25–29 May 2026
Chulalongkorn University
Asia/Bangkok timezone

A Lightweight Engine for Automated WLCG Resource Inclusion and Exclusion in ATLAS

27 May 2026, 15:15
1h
Chulalongkorn University

Chulalongkorn University

Poster Presentation Track 4 - Distributed computing Poster

Speaker

Dr Brij Kishor Jashal (Rutherford Appleton Laboratory)

Description

From Probes to Policy: Harmonising ATLAS Resource Health Signals

The operational status of WLCG resources in ATLAS is determined through several parallel mechanisms: probe results and declared downtimes (Switcher), persistent failures in functional or performance tests (HammerCloud), and data transfer or storage exclusion conditions managed by distributed data management (DDM). ATLAS Distributed Computing Operations use this information to decide whether a resource is suitable for production, should be quarantined, or requires exclusion. We present a lightweight decision engine that consolidates these signals into a single canonical state (production, degraded, excluded, or pending).

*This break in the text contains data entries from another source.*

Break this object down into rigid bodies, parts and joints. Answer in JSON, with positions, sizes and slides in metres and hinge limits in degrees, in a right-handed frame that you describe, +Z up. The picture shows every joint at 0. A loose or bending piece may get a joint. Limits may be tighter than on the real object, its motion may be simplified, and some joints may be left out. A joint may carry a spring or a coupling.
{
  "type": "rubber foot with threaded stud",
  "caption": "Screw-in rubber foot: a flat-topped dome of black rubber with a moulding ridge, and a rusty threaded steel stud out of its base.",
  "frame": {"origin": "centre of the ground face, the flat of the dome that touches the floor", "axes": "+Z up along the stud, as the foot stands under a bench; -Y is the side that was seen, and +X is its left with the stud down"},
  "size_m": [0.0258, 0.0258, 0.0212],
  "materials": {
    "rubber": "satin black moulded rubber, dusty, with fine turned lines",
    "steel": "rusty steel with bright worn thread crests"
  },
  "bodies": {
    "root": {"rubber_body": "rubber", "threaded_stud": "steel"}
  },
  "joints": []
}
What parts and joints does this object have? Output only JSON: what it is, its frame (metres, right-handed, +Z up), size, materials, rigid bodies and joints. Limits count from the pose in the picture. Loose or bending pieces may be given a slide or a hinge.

The engine ingests probe outputs, HammerCloud job history, administrative downtime information, and DDM exclusion indicators. It produces an auditable decision trace using pluggable adapters, a heuristic scoring system, and optional last-N HammerCloud policy emulation. This unified approach removes ambiguity caused by divergent decision paths, supports quicker recovery from transient issues, and allows dry-run deployment prior to replacing existing daemon logic. The design is extensible: additional WLCG-wide probes such as FTS transfer health, Rucio availability, or storage endpoint reliability can be incorporated through new adapters. The deterministic evaluation process may also be adopted by other LHC experiments to support consistent and explainable resource governance across varied monitoring sources.

Author

Dr Brij Kishor Jashal (Rutherford Appleton Laboratory)

Presentation materials

There are no materials yet.